Sum involving Stirling numbers of the second kind Is it possible to simplify this sum:
$\sum\limits_{k=1}^{n} {n\brace k} (x)_k k =?$
Where, $ {n\brace k}$ are Stirling numbers of the second kind and $(x)_k$ if a falling factorial.
Note: it is well known that:
$\sum\limits_{k=1}^{n} {n\brace k} (x)_k  = x^n$
 A: By way of enrichment here is a proof using generating functions.

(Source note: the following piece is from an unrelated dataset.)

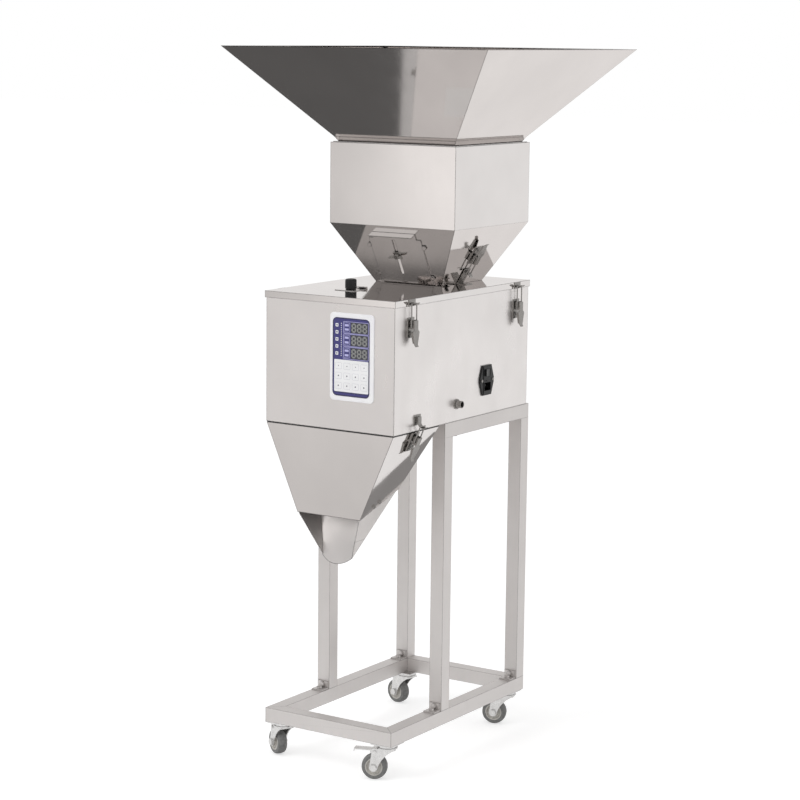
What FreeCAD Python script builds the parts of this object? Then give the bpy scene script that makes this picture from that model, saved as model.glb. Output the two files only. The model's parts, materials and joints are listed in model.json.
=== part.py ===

Suppose we seek to evaluate
$$\sum_{k=0}^n {n\brace k} k q^{\underline{k}}
= \sum_{k=0}^n {n\brace k} k {q\choose k} k!$$
with $q$ a positive integer.

The combinatorial class of set partitions marked by the number of parts is $$\def\textsc#1{\dosc#1\csod}
\def\dosc#1#2\csod{{\rm #1{\small #2}}}\textsc{SET}(\mathcal{U}\times \textsc{SET}_{\ge 1}(\mathcal{Z})).$$
This gives the generating function
$$G(z, u) = \exp(u(\exp(z)-1))$$
which immediately yields
$${n\brace k} =
n! [z^n] \frac{1}{k!} \left(\exp(z)-1\right)^k.$$
This gives for the sum 
$$n! [z^n] \sum_{k=0}^n k {q\choose k} k!
\frac{1}{k!} \left(\exp(z)-1\right)^k
\\ = n! [z^n] \sum_{k=0}^n k {q\choose k}
\left(\exp(z)-1\right)^k.$$
Observe that
$$((1+x)^n)' = n(1+x)^{n-1} = 
\left(\sum_{p=0}^n {n\choose p} x^p\right)'
= \sum_{p=1}^n p {n\choose p} x^{p-1}$$
so that
$$nx (1+x)^{n-1} = \sum_{p=0}^n p {n\choose p} x^{p}.$$
There are two cases, first when $q\le n$ which gives
$$n! [z^n] \sum_{k=0}^q k {q\choose k}
\left(\exp(z)-1\right)^k$$
or $$n! [z^n] q (\exp(z)-1) \exp(z(q-1))$$
The second case is when $q\gt  n.$ But $\exp(z)-1$ starts at $z$ so we
can extend the summation from  $n$ to $q$ because the additional terms
do not contribute, again getting
$$n! [z^n] q (\exp(z)-1) \exp(z(q-1))$$
This is
$$n! [z^n] q (\exp(zq)-\exp(z(q-1)))
= q \times q^n - q \times (q-1)^n
= q^{n+1} - q (q-1)^n.$$
A: We can take advantage of the recurrence
$${{n+1}\brace k}=k{n\brace k}+{n\brace{k-1}}$$
to get
$$\begin{align*}
\sum_{k=1}^nk{n\brace k}x^{\underline k}&=\sum_{k=1}^n\left({{n+1}\brace k}-{n\brace{k-1}}\right)x^{\underline k}\\\\
&=\sum_{k=1}^n{{n+1}\brace k}x^{\underline k}-\sum_{k=1}^n{n\brace{k-1}}x^{\underline k}\\\\
&=x^{n+1}-x^{\underline{n+1}}-x\sum_{k=0}^{n-1}{n\brace k}(x-1)^{\underline k}\\\\
&=x^{n+1}-x^{\underline{n+1}}-x\big((x-1)^n-(x-1)^{\underline n}\big)\\\\
&=x^{n+1}-x(x-1)^n\;.
\end{align*}$$